Open d-callan opened 8 months ago
ive added most, but not quite all. there are two remaining, preterm infant resistome 2 and Uganda maternal. ive run into some technical difficulties though.. weve reached a github file size limit (which ive never done before, so in a way i feel quite accomplished now :tada: ). basically i did a thing i didnt love, by adding all the datasets to a single data file. but i did it largely bc it was the only way to import and reexport data from one r package in another that i could find and i was trying to keep things simple for users by only knowing about a single package and namespace.
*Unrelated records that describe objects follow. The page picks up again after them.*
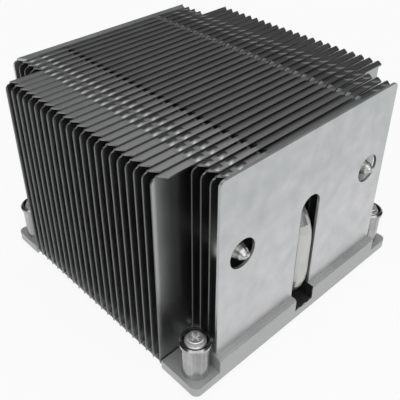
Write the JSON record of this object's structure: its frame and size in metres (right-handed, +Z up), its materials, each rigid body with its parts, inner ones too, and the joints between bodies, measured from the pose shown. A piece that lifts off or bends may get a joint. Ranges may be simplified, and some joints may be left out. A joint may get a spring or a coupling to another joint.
{
  "type": "passive server processor heatsink",
  "caption": "Tall passive server processor heatsink: plus-shaped stack of folded fins on an eared base, with U-shaped heat pipes and captive spring screws.",
  "frame": {"origin": "centre of the flat contact face under the copper plate", "axes": "+Z up, away from the processor; +X to the right along the fins and the airflow; -Y is the front, where one U-bend shows"},
  "size_m": [0.09, 0.0927, 0.0675],
  "materials": {
    "base_aluminium": "fine machined",
    "end_plate_aluminium": "plain rolled sheet",
    "fin_aluminium": "plain rolled sheet",
    "contact_copper": "ground copper",
    "pipe_nickel": "satin nickel plate",
    "cup_nickel": "bright nickel plate",
    "screw_steel": "nickel-plated steel",
    "ring_steel": "spring steel",
    "spring_steel": "drawn wire"
  },
  "bodies": {
    "heatsink": {"base_plate": "base_aluminium", "contact_plate": "contact_copper", "heat_pipe_centre": "pipe_nickel", "heat_pipe_left": "pipe_nickel", "heat_pipe_right": "pipe_nickel", "front_end_plate": "end_plate_aluminium", "fin_01": "fin_aluminium", "fin_02": "fin_aluminium", "fin_03": "fin_aluminium", "fin_04": "fin_aluminium", "fin_05": "fin_aluminium", "fin_06": "fin_aluminium", "fin_07": "fin_aluminium", "fin_08": "fin_aluminium", "fin_09": "fin_aluminium", "fin_10": "fin_aluminium", "fin_11": "fin_aluminium", "fin_12": "fin_aluminium", "fin_13": "fin_aluminium", "fin_14": "fin_aluminium", "fin_15": "fin_aluminium", "fin_16": "fin_aluminium", "fin_17": "fin_aluminium", "fin_18": "fin_aluminium", "fin_19": "fin_aluminium", "fin_20": "fin_aluminium", "fin_21": "fin_aluminium", "fin_22": "fin_aluminium", "fin_23": "fin_aluminium", "fin_24": "fin_aluminium", "fin_25": "fin_aluminium", "fin_26": "fin_aluminium", "fin_27": "fin_aluminium", "fin_28": "fin_aluminium", "rear_end_plate": "end_plate_aluminium", "spring_cup_front_left": "cup_nickel", "spring_cup_front_right": "cup_nickel", "spring_cup_rear_left": "cup_nickel", "spring_cup_rear_right": "cup_nickel", "spring_front_left": "spring_steel", "spring_front_right": "spring_steel", "spring_rear_left": "spring_steel", "spring_rear_right": "spring_steel"},
    "ring_front_left": {"retaining_ring_front_left": "ring_steel"},
    "screw_front_left": {"spring_screw_front_left": "screw_steel"},
    "ring_front_right": {"retaining_ring_front_right": "ring_steel"},
    "screw_front_right": {"spring_screw_front_right": "screw_steel"},
    "ring_rear_left": {"retaining_ring_rear_left": "ring_steel"},
    "screw_rear_left": {"spring_screw_rear_left": "screw_steel"},
    "ring_rear_right": {"retaining_ring_rear_right": "ring_steel"},
    "screw_rear_right": {"spring_screw_rear_right": "screw_steel"}
  },
  "joints": [
    {"name": "press_front_left", "type": "slide", "parent": "heatsink", "child": "ring_front_left", "axis": [0, 0, -1], "range_m": [0, 0.0035], "stiffness_N_per_m": 3000, "springref_m": -0.001, "deforming": ["spring_front_left"]},
    {"name": "turn_front_left", "type": "hinge", "parent": "ring_front_left", "child": "screw_front_left", "pos_m": [-0.04, -0.04, 0], "axis": [0, 0, 1], "continuous": true},
    {"name": "press_front_right", "type": "slide", "parent": "heatsink", "child": "ring_front_right", "axis": [0, 0, -1], "range_m": [0, 0.0035], "stiffness_N_per_m": 3000, "springref_m": -0.001, "deforming": ["spring_front_right"]},
    {"name": "turn_front_right", "type": "hinge", "parent": "ring_front_right", "child": "screw_front_right", "pos_m": [0.04, -0.04, 0], "axis": [0, 0, 1], "continuous": true},
    {"name": "press_rear_left", "type": "slide", "parent": "heatsink", "child": "ring_rear_left", "axis": [0, 0, -1], "range_m": [0, 0.0035], "stiffness_N_per_m": 3000, "springref_m": -0.001, "deforming": ["spring_rear_left"]},
    {"name": "turn_rear_left", "type": "hinge", "parent": "ring_rear_left", "child": "screw_rear_left", "pos_m": [-0.04, 0.04, 0], "axis": [0, 0, 1], "continuous": true},
    {"name": "press_rear_right", "type": "slide", "parent": "heatsink", "child": "ring_rear_right", "axis": [0, 0, -1], "range_m": [0, 0.0035], "stiffness_N_per_m": 3000, "springref_m": -0.001, "deforming": ["spring_rear_right"]},
    {"name": "turn_rear_right", "type": "hinge", "parent": "ring_rear_right", "child": "screw_rear_right", "pos_m": [0.04, 0.04, 0], "axis": [0, 0, 1], "continuous": true}
  ]
}
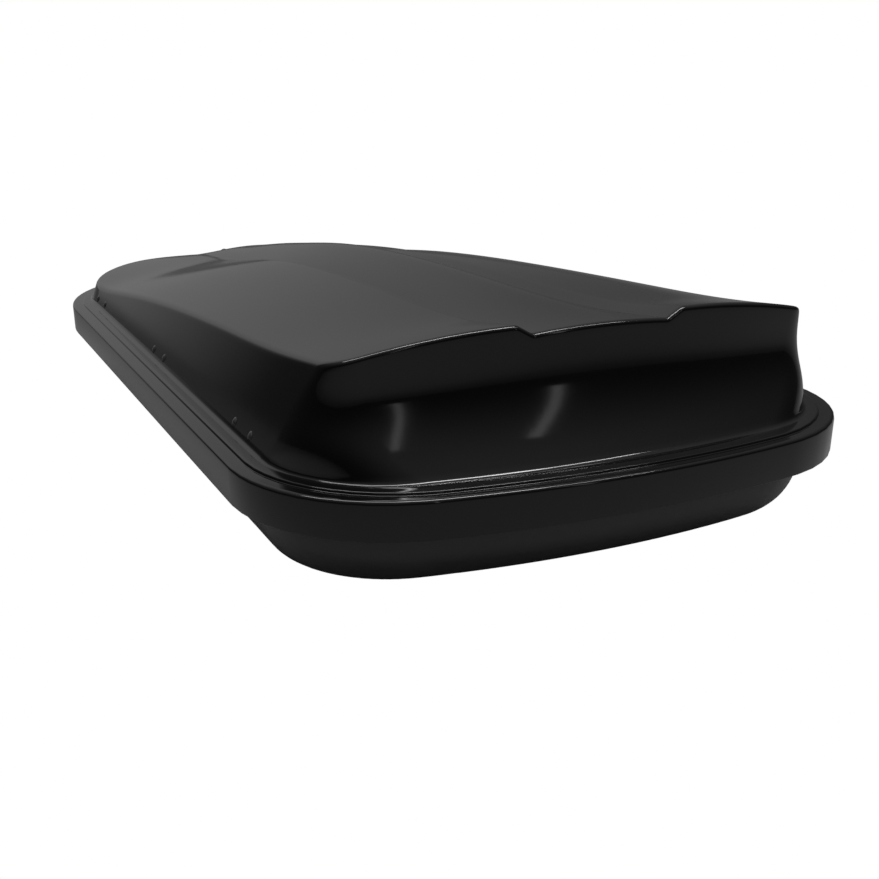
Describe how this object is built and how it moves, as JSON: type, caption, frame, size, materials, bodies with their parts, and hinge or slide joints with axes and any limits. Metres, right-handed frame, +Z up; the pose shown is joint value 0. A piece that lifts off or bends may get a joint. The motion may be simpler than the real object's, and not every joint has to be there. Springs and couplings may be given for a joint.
{
  "type": "roof cargo box",
  "caption": "Low-profile gloss black roof cargo box with a side-hinged ribbed lid, matte base tub, gas struts, a sliding-bar lock and U-bolt crossbar clamps.",
  "frame": {"origin": "below the middle of the box, level with the undersides of the U-bolt sleeves", "axes": "+X towards the low nose, +Y towards the left side where the lid is hinged, +Z up"},
  "size_m": [1.6997, 0.872, 0.3686],
  "materials": {
    "gloss_black": "high-gloss black vacuum-formed sheet",
    "grain_black": "fine-grained black sheet",
    "black_rubber": "soft extruded rubber",
    "black_plastic": "moulded, lightly textured",
    "zinc_steel": "zinc plated",
    "black_steel": "black coated steel",
    "chrome_rod": "ground and plated",
    "rivet_black": "black domed head",
    "webbing": "woven polyester webbing"
  },
  "bodies": {
    "base": {"base_hinge_leaves": "zinc_steel", "base_hinge_rivets": "zinc_steel", "base_shell": "grain_black", "front_strap": "webbing", "hinge_pins": "zinc_steel", "left_rail": "zinc_steel", "lock_bar_guides": "black_plastic", "lock_housing": "black_plastic", "lock_nut": "black_plastic", "rear_strap": "webbing", "right_rail": "zinc_steel", "rim_seal": "black_rubber", "strap_anchors": "black_plastic", "strap_buckles": "black_plastic", "strut_base_brackets": "zinc_steel"},
    "lid": {"lid_shell": "gloss_black", "lid_hinge_leaves": "zinc_steel", "lid_hinge_rivets": "rivet_black", "lid_catches": "black_plastic", "lid_catch_rivets": "rivet_black", "nose_plate": "zinc_steel", "nose_rivets": "rivet_black", "strut_lid_brackets": "zinc_steel"},
    "lock_bar": {"lock_bar": "zinc_steel", "latch_hooks": "zinc_steel"},
    "lock_barrel": {"lock_barrel": "zinc_steel", "lock_cam": "zinc_steel"},
    "rear_strut_cylinder": {"rear_strut_cylinder": "black_steel"},
    "rear_strut_rod": {"rear_strut_rod": "chrome_rod"},
    "front_strut_cylinder": {"front_strut_cylinder": "black_steel"},
    "front_strut_rod": {"front_strut_rod": "chrome_rod"},
    "rear_left_clamp": {"rear_left_ubolt": "zinc_steel", "rear_left_ubolt_sleeve": "black_plastic", "rear_left_clamp_plate": "zinc_steel"},
    "rear_left_knob_rear": {"rear_left_knob_rear": "black_plastic"},
    "rear_left_knob_front": {"rear_left_knob_front": "black_plastic"},
    "rear_right_clamp": {"rear_right_ubolt": "zinc_steel", "rear_right_ubolt_sleeve": "black_plastic", "rear_right_clamp_plate": "zinc_steel"},
    "rear_right_knob_rear": {"rear_right_knob_rear": "black_plastic"},
    "rear_right_knob_front": {"rear_right_knob_front": "black_plastic"},
    "front_left_clamp": {"front_left_ubolt": "zinc_steel", "front_left_ubolt_sleeve": "black_plastic", "front_left_clamp_plate": "zinc_steel"},
    "front_left_knob_rear": {"front_left_knob_rear": "black_plastic"},
    "front_left_knob_front": {"front_left_knob_front": "black_plastic"},
    "front_right_clamp": {"front_right_ubolt": "zinc_steel", "front_right_ubolt_sleeve": "black_plastic", "front_right_clamp_plate": "zinc_steel"},
    "front_right_knob_rear": {"front_right_knob_rear": "black_plastic"},
    "front_right_knob_front": {"front_right_knob_front": "black_plastic"}
  },
  "joints": [
    {"name": "lid_hinge", "type": "hinge", "parent": "base", "child": "lid", "pos_m": [0, 0.422, 0.157], "axis": [-1, 0, 0], "range_deg": [0, 55]},
    {"name": "rear_strut_pivot", "type": "hinge", "parent": "base", "child": "rear_strut_cylinder", "pos_m": [-0.56, 0.372, 0.139], "axis": [-1, 0, 0], "range_deg": [0, 58.99]},
    {"name": "rear_strut_slide", "type": "slide", "parent": "rear_strut_cylinder", "child": "rear_strut_rod", "axis": [0, -0.952, 0.306], "range_m": [0, 0.04565]},
    {"name": "front_strut_pivot", "type": "hinge", "parent": "base", "child": "front_strut_cylinder", "pos_m": [0.425, 0.372, 0.139], "axis": [-1, 0, 0], "range_deg": [0, 58.99]},
    {"name": "front_strut_slide", "type": "slide", "parent": "front_strut_cylinder", "child": "front_strut_rod", "axis": [0, -0.952, 0.306], "range_m": [0, 0.04565]},
    {"name": "lock_bar_slide", "type": "slide", "parent": "base", "child": "lock_bar", "axis": [1, 0, 0], "range_m": [0, 0.018]},
    {"name": "lock_turn", "type": "hinge", "parent": "base", "child": "lock_barrel", "pos_m": [0, -0.4, 0.131], "axis": [0, 1, 0], "range_deg": [0, 90]},
    {"name": "rear_left_clamp_slide", "type": "slide", "parent": "base", "child": "rear_left_clamp", "axis": [1, 0, 0], "range_m": [-0.13, 0.03]},
    {"name": "rear_left_knob_rear_turn", "type": "hinge", "parent": "rear_left_clamp", "child": "rear_left_knob_rear", "pos_m": [-0.32, 0.25, 0.09], "axis": [0, 0, 1], "continuous": true},
    {"name": "rear_left_knob_front_turn", "type": "hinge", "parent": "rear_left_clamp", "child": "rear_left_knob_front", "pos_m": [-0.24, 0.25, 0.09], "axis": [0, 0, 1], "continuous": true},
    {"name": "rear_right_clamp_slide", "type": "slide", "parent": "base", "child": "rear_right_clamp", "axis": [1, 0, 0], "range_m": [-0.13, 0.03]},
    {"name": "rear_right_knob_rear_turn", "type": "hinge", "parent": "rear_right_clamp", "child": "rear_right_knob_rear", "pos_m": [-0.32, -0.25, 0.09], "axis": [0, 0, 1], "continuous": true},
    {"name": "rear_right_knob_front_turn", "type": "hinge", "parent": "rear_right_clamp", "child": "rear_right_knob_front", "pos_m": [-0.24, -0.25, 0.09], "axis": [0, 0, 1], "continuous": true},
    {"name": "front_left_clamp_slide", "type": "slide", "parent": "base", "child": "front_left_clamp", "axis": [1, 0, 0], "range_m": [-0.03, 0.13]},
    {"name": "front_left_knob_rear_turn", "type": "hinge", "parent": "front_left_clamp", "child": "front_left_knob_rear", "pos_m": [0.24, 0.25, 0.09], "axis": [0, 0, 1], "continuous": true},
    {"name": "front_left_knob_front_turn", "type": "hinge", "parent": "front_left_clamp", "child": "front_left_knob_front", "pos_m": [0.32, 0.25, 0.09], "axis": [0, 0, 1], "continuous": true},
    {"name": "front_right_clamp_slide", "type": "slide", "parent": "base", "child": "front_right_clamp", "axis": [1, 0, 0], "range_m": [-0.03, 0.13]},
    {"name": "front_right_knob_rear_turn", "type": "hinge", "parent": "front_right_clamp", "child": "front_right_knob_rear", "pos_m": [0.24, -0.25, 0.09], "axis": [0, 0, 1], "continuous": true},
    {"name": "front_right_knob_front_turn", "type": "hinge", "parent": "front_right_clamp", "child": "front_right_knob_front", "pos_m": [0.32, -0.25, 0.09], "axis": [0, 0, 1], "continuous": true}
  ],
  "couplings": [
    {"joint": "rear_strut_pivot", "follows": "lid_hinge", "ratio": 1.0634},
    {"joint": "rear_strut_slide", "follows": "lid_hinge", "m_per_rad": 0.047034},
    {"joint": "front_strut_pivot", "follows": "lid_hinge", "ratio": 1.0634},
    {"joint": "front_strut_slide", "follows": "lid_hinge", "m_per_rad": 0.047034},
    {"joint": "lock_turn", "follows": "lock_bar_slide", "rad_per_m": 87.266}
  ]
}
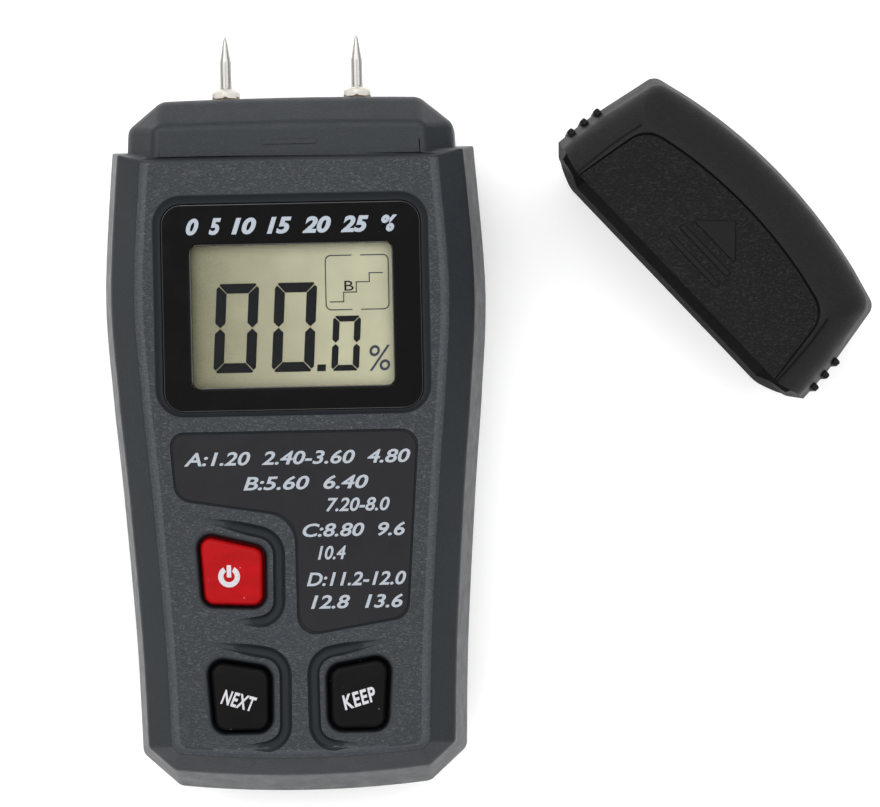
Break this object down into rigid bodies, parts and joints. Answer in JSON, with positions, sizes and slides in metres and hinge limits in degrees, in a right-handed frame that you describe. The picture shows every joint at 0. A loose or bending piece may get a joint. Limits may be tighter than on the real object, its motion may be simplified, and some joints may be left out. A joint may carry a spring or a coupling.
{
  "type": "moisture meter",
  "caption": "Hand-held pin-type wood moisture meter with a waisted case, small display, rubber keys and a pull-off pin cap lying beside it.",
  "frame": {"origin": "on the flat back of the case, on its centre line, halfway between the nose and the foot", "axes": "+X across the meter to the right of the display, +Y along the pins, +Z out of the display side"},
  "size_m": [0.1284, 0.1265, 0.0288],
  "materials": {
    "case_plastic": "fine matte texture on the faces, smooth satin bevels",
    "cap_plastic": "fine leather grain in the panel, satin elsewhere",
    "label_film": "matte printed film",
    "lens_acrylic": "polished, black printed border round a clear window",
    "lcd_glass": "reflective grey-green display",
    "black_plastic": "moulded",
    "zebra_rubber": "matte",
    "board_laminate": "green solder mask",
    "switch_steel": "pressed cover",
    "red_rubber": "silk matte",
    "black_rubber": "silk matte",
    "battery_steel": "printed sleeve",
    "red_insulation": "smooth",
    "black_insulation": "smooth",
    "pin_steel": "turned and ground",
    "nut_steel": "nickel plated",
    "brass": "machined",
    "screw_steel": "zinc plated"
  },
  "bodies": {
    "case": {"front_shell": "case_plastic", "back_shell": "case_plastic", "label_plate": "label_film", "lens_panel": "lens_acrylic", "lcd_cell": "lcd_glass", "lcd_holder": "black_plastic", "zebra_strip_upper": "zebra_rubber", "zebra_strip_lower": "zebra_rubber", "circuit_board": "board_laminate", "controller_chip": "black_plastic", "amplifier_chip": "black_plastic", "capacitor": "black_plastic", "power_switch": "switch_steel", "mode_switch": "switch_steel", "hold_switch": "switch_steel", "battery": "battery_steel", "battery_connector": "black_plastic", "battery_lead_red": "red_insulation", "battery_lead_black": "black_insulation", "probe_pin_left": "pin_steel", "probe_nut_left": "nut_steel", "probe_socket_left": "brass", "probe_lead_left": "black_insulation", "probe_pin_right": "pin_steel", "probe_nut_right": "nut_steel", "probe_socket_right": "brass", "probe_lead_right": "black_insulation", "case_screw_1": "screw_steel", "board_screw_1": "screw_steel", "case_screw_2": "screw_steel", "board_screw_2": "screw_steel", "case_screw_3": "screw_steel", "board_screw_3": "screw_steel", "case_screw_4": "screw_steel", "board_screw_4": "screw_steel"},
    "power_key": {"power_button": "red_rubber", "power_plunger": "black_plastic"},
    "mode_key": {"mode_button": "black_rubber", "mode_plunger": "black_plastic"},
    "hold_key": {"hold_button": "black_rubber", "hold_plunger": "black_plastic"},
    "door": {"battery_door": "case_plastic"},
    "cap": {"pin_cap": "cap_plastic"}
  },
  "joints": [
    {"name": "power_press", "type": "slide", "parent": "case", "child": "power_key", "axis": [0, 0, -1], "range_m": [0, 0.0005], "stiffness_N_per_m": 1500},
    {"name": "mode_press", "type": "slide", "parent": "case", "child": "mode_key", "axis": [0, 0, -1], "range_m": [0, 0.0005], "stiffness_N_per_m": 1500},
    {"name": "hold_press", "type": "slide", "parent": "case", "child": "hold_key", "axis": [0, 0, -1], "range_m": [0, 0.0005], "stiffness_N_per_m": 1500},
    {"name": "door_slide", "type": "slide", "parent": "case", "child": "door", "axis": [0, -1, 0], "range_m": [0, 0.055]},
    {"name": "cap_pull", "type": "slide", "parent": "case", "child": "cap", "axis": [0.7373, 0.6756, 0], "range_m": [0, 0.027]}
  ]
}
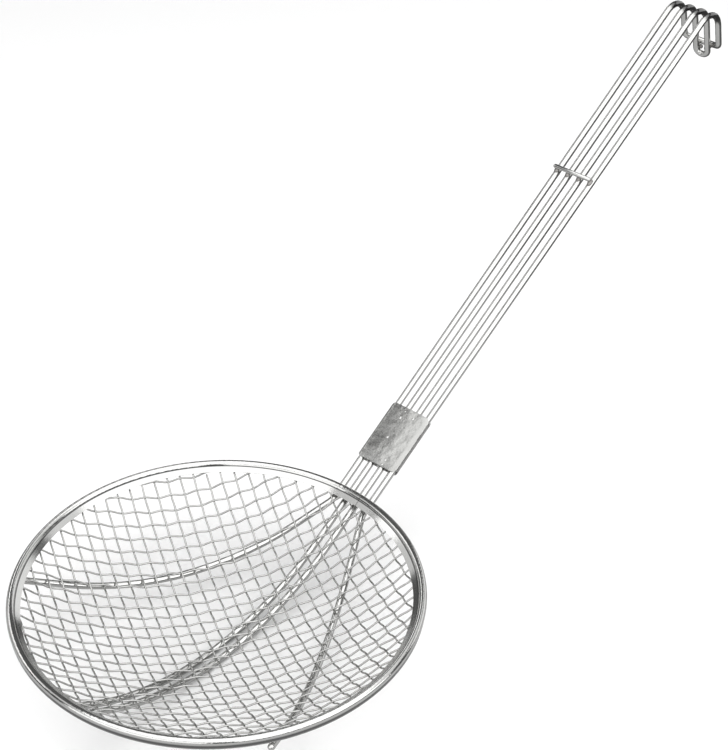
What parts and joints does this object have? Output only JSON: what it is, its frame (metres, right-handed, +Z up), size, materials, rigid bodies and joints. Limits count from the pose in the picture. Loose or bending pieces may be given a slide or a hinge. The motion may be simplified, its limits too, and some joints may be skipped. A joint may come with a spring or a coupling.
{
  "type": "spider skimmer",
  "caption": "Long-handled kitchen skimmer: shallow woven wire bowl in a folded rim, with ribs, a handle and a hanging hook bent from round wire.",
  "frame": {"origin": "on the bowl's axis, at the lowest point under the ribs, where the bowl touches the table", "axes": "+Z up along the bowl's axis, square to the rim; +X from the bowl towards the handle and hook; +Y to the left seen from the bowl along the handle"},
  "size_m": [0.5122, 0.2042, 0.2123],
  "materials": {
    "polished_wire": "polished stainless steel wire",
    "rim_strip": "polished stainless steel strip, rolled",
    "satin_sheet": "satin stainless steel sheet with small press marks",
    "mesh_wire": "bright drawn stainless steel wire, crimped and woven"
  },
  "bodies": {
    "root": {"inner_rod": "polished_wire", "outer_rod": "polished_wire", "cross_bar": "polished_wire", "rim": "rim_strip", "sleeve": "satin_sheet", "warp_wire_minus_13": "mesh_wire", "warp_wire_minus_12": "mesh_wire", "warp_wire_minus_11": "mesh_wire", "warp_wire_minus_10": "mesh_wire", "warp_wire_minus_09": "mesh_wire", "warp_wire_minus_08": "mesh_wire", "warp_wire_minus_07": "mesh_wire", "warp_wire_minus_06": "mesh_wire", "warp_wire_minus_05": "mesh_wire", "warp_wire_minus_04": "mesh_wire", "warp_wire_minus_03": "mesh_wire", "warp_wire_minus_02": "mesh_wire", "warp_wire_minus_01": "mesh_wire", "warp_wire_plus_00": "mesh_wire", "warp_wire_plus_01": "mesh_wire", "warp_wire_plus_02": "mesh_wire", "warp_wire_plus_03": "mesh_wire", "warp_wire_plus_04": "mesh_wire", "warp_wire_plus_05": "mesh_wire", "warp_wire_plus_06": "mesh_wire", "warp_wire_plus_07": "mesh_wire", "warp_wire_plus_08": "mesh_wire", "warp_wire_plus_09": "mesh_wire", "warp_wire_plus_10": "mesh_wire", "warp_wire_plus_11": "mesh_wire", "warp_edge_wires": "mesh_wire", "weft_wire_minus_13": "mesh_wire", "weft_wire_minus_12": "mesh_wire", "weft_wire_minus_11": "mesh_wire", "weft_wire_minus_10": "mesh_wire", "weft_wire_minus_09": "mesh_wire", "weft_wire_minus_08": "mesh_wire", "weft_wire_minus_07": "mesh_wire", "weft_wire_minus_06": "mesh_wire", "weft_wire_minus_05": "mesh_wire", "weft_wire_minus_04": "mesh_wire", "weft_wire_minus_03": "mesh_wire", "weft_wire_minus_02": "mesh_wire", "weft_wire_minus_01": "mesh_wire", "weft_wire_plus_00": "mesh_wire", "weft_wire_plus_01": "mesh_wire", "weft_wire_plus_02": "mesh_wire", "weft_wire_plus_03": "mesh_wire", "weft_wire_plus_04": "mesh_wire", "weft_wire_plus_05": "mesh_wire", "weft_wire_plus_06": "mesh_wire", "weft_wire_plus_07": "mesh_wire", "weft_wire_plus_08": "mesh_wire", "weft_wire_plus_09": "mesh_wire", "weft_wire_plus_10": "mesh_wire", "weft_wire_plus_11": "mesh_wire", "weft_wire_plus_12": "mesh_wire", "weft_wire_plus_13": "mesh_wire", "weft_edge_wires": "mesh_wire"}
  },
  "joints": []
}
i could maybe get around the github file size limit, github recommends essentially hosting large files elsewhere and including in the repo a file pointing to that location. if done right, it says you can have the large file pulled down automatically when anyone clones the repo. ok, maybe. except ive realized that if we ever want a cran release, cran will not like our massive package most probably, and also users who arent interested in the curated datasets will probably be frustrated by it as well. so..
new proposal is: have the MicrobiomeDB package focus on features, computes, getting users data in and out of our custom objects, etc. and then release a second user-facing package w just the data, branded as an extension to the MicrobiomeDB package. i suspect most users will like that better, particularly ones w poor internet. but also, if we ever want a cran release, MicrobiomeDB and its dependencies have a fairly clear route, and we only have to figure out what to do about the data package (which we could keep hosting on github if we wanted, w one file per dataset, and forget about reexporting via MicrobiomeDB).
recording some things from dan for posterity: If you're running into issues with github file sizes, you could consider something like was implemented here using ExperimentHub
we have 6 here so far..